Material provided

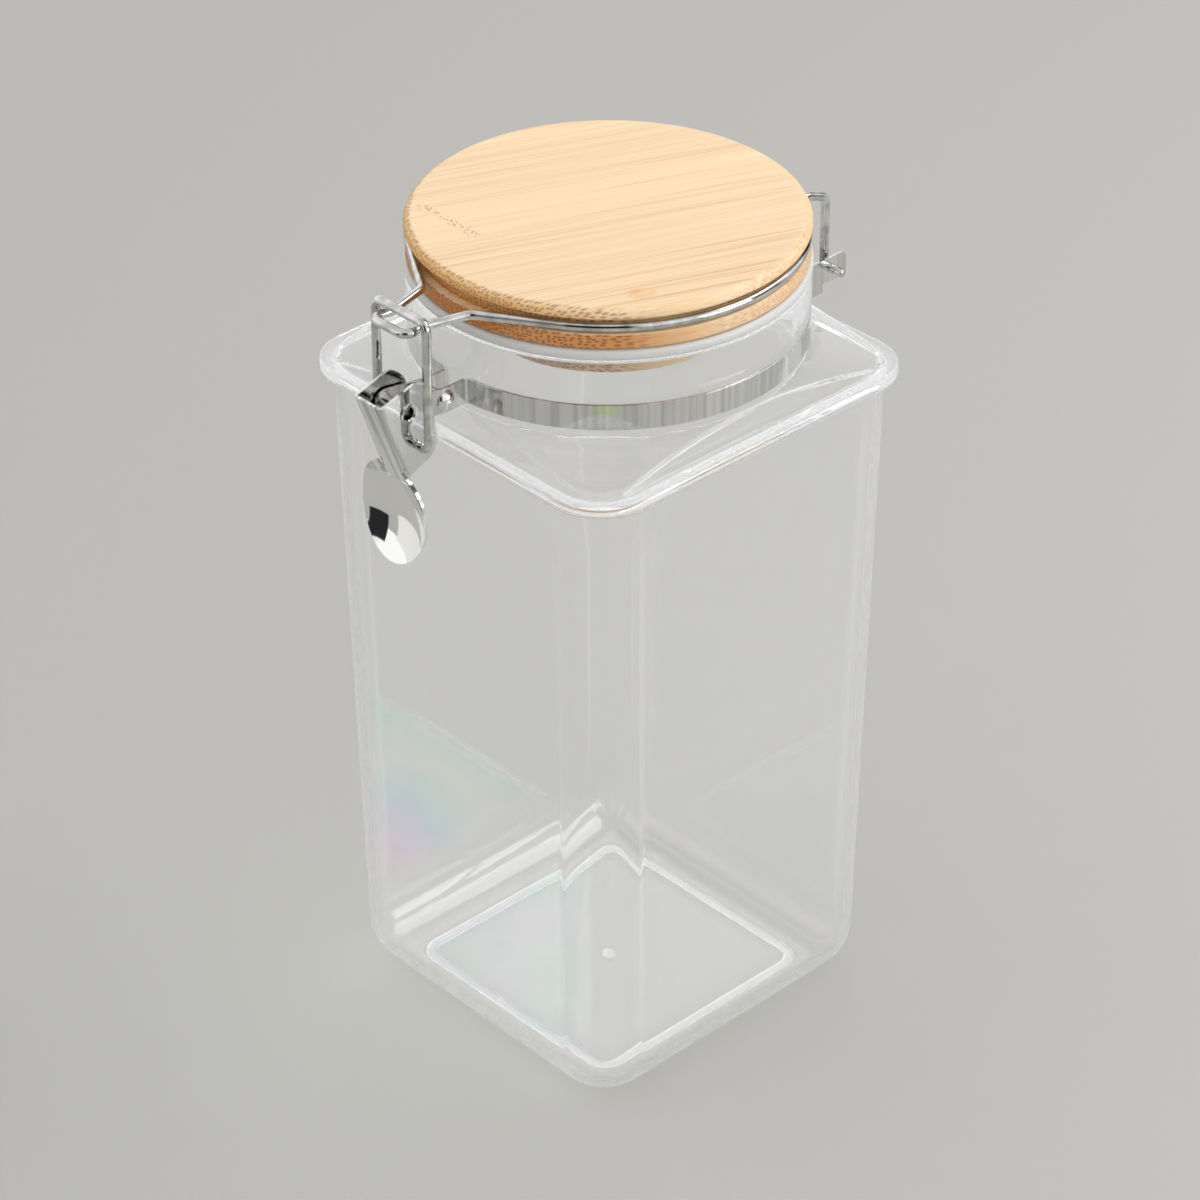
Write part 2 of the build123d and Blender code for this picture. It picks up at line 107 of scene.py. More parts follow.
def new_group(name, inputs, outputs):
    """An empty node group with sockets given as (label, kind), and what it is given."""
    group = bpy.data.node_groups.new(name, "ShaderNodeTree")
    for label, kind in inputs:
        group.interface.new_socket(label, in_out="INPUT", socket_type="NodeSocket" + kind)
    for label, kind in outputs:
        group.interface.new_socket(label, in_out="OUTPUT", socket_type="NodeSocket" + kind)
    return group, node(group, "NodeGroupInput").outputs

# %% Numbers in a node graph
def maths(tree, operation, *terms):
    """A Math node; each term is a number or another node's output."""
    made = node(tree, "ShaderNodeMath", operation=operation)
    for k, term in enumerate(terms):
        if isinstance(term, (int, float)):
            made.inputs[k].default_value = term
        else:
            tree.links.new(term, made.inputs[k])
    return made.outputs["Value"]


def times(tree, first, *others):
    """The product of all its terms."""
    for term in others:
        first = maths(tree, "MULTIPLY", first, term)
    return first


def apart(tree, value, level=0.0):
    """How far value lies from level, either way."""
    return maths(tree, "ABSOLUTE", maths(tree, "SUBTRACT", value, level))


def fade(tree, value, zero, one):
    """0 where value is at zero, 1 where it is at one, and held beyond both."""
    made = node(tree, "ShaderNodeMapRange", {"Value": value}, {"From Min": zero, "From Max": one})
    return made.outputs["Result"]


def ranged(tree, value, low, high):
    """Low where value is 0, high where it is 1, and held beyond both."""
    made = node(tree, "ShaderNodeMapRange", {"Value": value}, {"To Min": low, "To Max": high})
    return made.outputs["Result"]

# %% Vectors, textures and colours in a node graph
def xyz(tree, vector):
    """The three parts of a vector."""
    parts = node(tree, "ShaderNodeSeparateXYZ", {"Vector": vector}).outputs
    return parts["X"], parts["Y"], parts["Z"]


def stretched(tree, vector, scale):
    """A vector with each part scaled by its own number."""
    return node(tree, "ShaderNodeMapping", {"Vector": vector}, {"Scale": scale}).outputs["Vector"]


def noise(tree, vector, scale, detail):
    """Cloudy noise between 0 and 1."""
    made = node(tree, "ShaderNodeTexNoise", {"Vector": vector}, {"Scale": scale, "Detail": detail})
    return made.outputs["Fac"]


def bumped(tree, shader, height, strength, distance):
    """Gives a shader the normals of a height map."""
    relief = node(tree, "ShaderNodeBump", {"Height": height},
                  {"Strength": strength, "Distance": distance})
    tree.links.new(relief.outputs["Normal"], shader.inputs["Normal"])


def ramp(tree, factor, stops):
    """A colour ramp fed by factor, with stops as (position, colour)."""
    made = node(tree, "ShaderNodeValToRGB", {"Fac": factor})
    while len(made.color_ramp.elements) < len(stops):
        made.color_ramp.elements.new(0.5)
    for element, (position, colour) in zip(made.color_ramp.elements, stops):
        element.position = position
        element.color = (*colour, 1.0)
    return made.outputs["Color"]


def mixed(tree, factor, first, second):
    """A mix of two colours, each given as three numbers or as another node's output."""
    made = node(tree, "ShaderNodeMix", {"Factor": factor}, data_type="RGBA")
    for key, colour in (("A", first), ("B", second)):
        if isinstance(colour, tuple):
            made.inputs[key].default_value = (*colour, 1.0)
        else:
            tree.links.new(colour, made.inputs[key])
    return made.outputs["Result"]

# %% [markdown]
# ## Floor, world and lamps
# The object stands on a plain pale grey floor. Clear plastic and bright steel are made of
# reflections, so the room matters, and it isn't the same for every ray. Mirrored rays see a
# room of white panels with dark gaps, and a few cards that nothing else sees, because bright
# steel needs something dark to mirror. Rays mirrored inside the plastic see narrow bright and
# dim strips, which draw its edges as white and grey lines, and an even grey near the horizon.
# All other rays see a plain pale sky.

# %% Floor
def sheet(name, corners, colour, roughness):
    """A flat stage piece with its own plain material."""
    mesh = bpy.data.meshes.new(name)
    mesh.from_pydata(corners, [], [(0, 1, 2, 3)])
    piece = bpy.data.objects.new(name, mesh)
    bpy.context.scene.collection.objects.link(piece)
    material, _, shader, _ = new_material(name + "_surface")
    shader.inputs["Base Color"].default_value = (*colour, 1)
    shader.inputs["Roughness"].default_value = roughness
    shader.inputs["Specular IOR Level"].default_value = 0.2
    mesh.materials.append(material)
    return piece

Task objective
Everything in the listing above should be restated exactly.

Response to the task
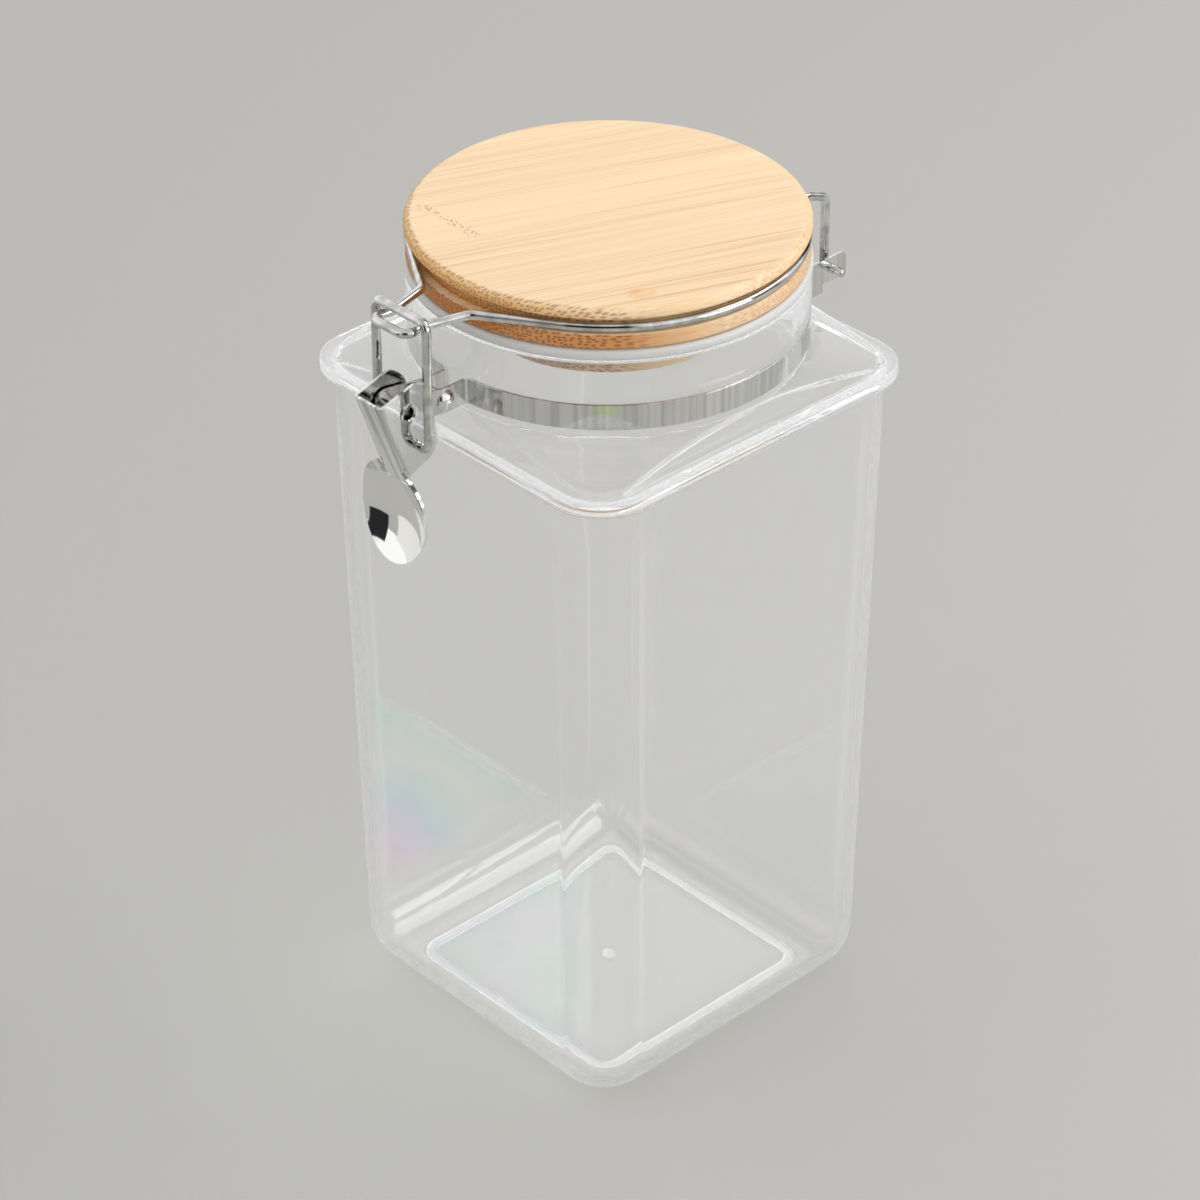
Write part 2 of the build123d and Blender code for this picture. It picks up at line 107 of scene.py. More parts follow.
def new_group(name, inputs, outputs):
    """An empty node group with sockets given as (label, kind), and what it is given."""
    group = bpy.data.node_groups.new(name, "ShaderNodeTree")
    for label, kind in inputs:
        group.interface.new_socket(label, in_out="INPUT", socket_type="NodeSocket" + kind)
    for label, kind in outputs:
        group.interface.new_socket(label, in_out="OUTPUT", socket_type="NodeSocket" + kind)
    return group, node(group, "NodeGroupInput").outputs

# %% Numbers in a node graph
def maths(tree, operation, *terms):
    """A Math node; each term is a number or another node's output."""
    made = node(tree, "ShaderNodeMath", operation=operation)
    for k, term in enumerate(terms):
        if isinstance(term, (int, float)):
            made.inputs[k].default_value = term
        else:
            tree.links.new(term, made.inputs[k])
    return made.outputs["Value"]


def times(tree, first, *others):
    """The product of all its terms."""
    for term in others:
        first = maths(tree, "MULTIPLY", first, term)
    return first


def apart(tree, value, level=0.0):
    """How far value lies from level, either way."""
    return maths(tree, "ABSOLUTE", maths(tree, "SUBTRACT", value, level))


def fade(tree, value, zero, one):
    """0 where value is at zero, 1 where it is at one, and held beyond both."""
    made = node(tree, "ShaderNodeMapRange", {"Value": value}, {"From Min": zero, "From Max": one})
    return made.outputs["Result"]


def ranged(tree, value, low, high):
    """Low where value is 0, high where it is 1, and held beyond both."""
    made = node(tree, "ShaderNodeMapRange", {"Value": value}, {"To Min": low, "To Max": high})
    return made.outputs["Result"]

# %% Vectors, textures and colours in a node graph
def xyz(tree, vector):
    """The three parts of a vector."""
    parts = node(tree, "ShaderNodeSeparateXYZ", {"Vector": vector}).outputs
    return parts["X"], parts["Y"], parts["Z"]


def stretched(tree, vector, scale):
    """A vector with each part scaled by its own number."""
    return node(tree, "ShaderNodeMapping", {"Vector": vector}, {"Scale": scale}).outputs["Vector"]


def noise(tree, vector, scale, detail):
    """Cloudy noise between 0 and 1."""
    made = node(tree, "ShaderNodeTexNoise", {"Vector": vector}, {"Scale": scale, "Detail": detail})
    return made.outputs["Fac"]


def bumped(tree, shader, height, strength, distance):
    """Gives a shader the normals of a height map."""
    relief = node(tree, "ShaderNodeBump", {"Height": height},
                  {"Strength": strength, "Distance": distance})
    tree.links.new(relief.outputs["Normal"], shader.inputs["Normal"])


def ramp(tree, factor, stops):
    """A colour ramp fed by factor, with stops as (position, colour)."""
    made = node(tree, "ShaderNodeValToRGB", {"Fac": factor})
    while len(made.color_ramp.elements) < len(stops):
        made.color_ramp.elements.new(0.5)
    for element, (position, colour) in zip(made.color_ramp.elements, stops):
        element.position = position
        element.color = (*colour, 1.0)
    return made.outputs["Color"]


def mixed(tree, factor, first, second):
    """A mix of two colours, each given as three numbers or as another node's output."""
    made = node(tree, "ShaderNodeMix", {"Factor": factor}, data_type="RGBA")
    for key, colour in (("A", first), ("B", second)):
        if isinstance(colour, tuple):
            made.inputs[key].default_value = (*colour, 1.0)
        else:
            tree.links.new(colour, made.inputs[key])
    return made.outputs["Result"]

# %% [markdown]
# ## Floor, world and lamps
# The object stands on a plain pale grey floor. Clear plastic and bright steel are made of
# reflections, so the room matters, and it isn't the same for every ray. Mirrored rays see a
# room of white panels with dark gaps, and a few cards that nothing else sees, because bright
# steel needs something dark to mirror. Rays mirrored inside the plastic see narrow bright and
# dim strips, which draw its edges as white and grey lines, and an even grey near the horizon.
# All other rays see a plain pale sky.

# %% Floor
def sheet(name, corners, colour, roughness):
    """A flat stage piece with its own plain material."""
    mesh = bpy.data.meshes.new(name)
    mesh.from_pydata(corners, [], [(0, 1, 2, 3)])
    piece = bpy.data.objects.new(name, mesh)
    bpy.context.scene.collection.objects.link(piece)
    material, _, shader, _ = new_material(name + "_surface")
    shader.inputs["Base Color"].default_value = (*colour, 1)
    shader.inputs["Roughness"].default_value = roughness
    shader.inputs["Specular IOR Level"].default_value = 0.2
    mesh.materials.append(material)
    return piece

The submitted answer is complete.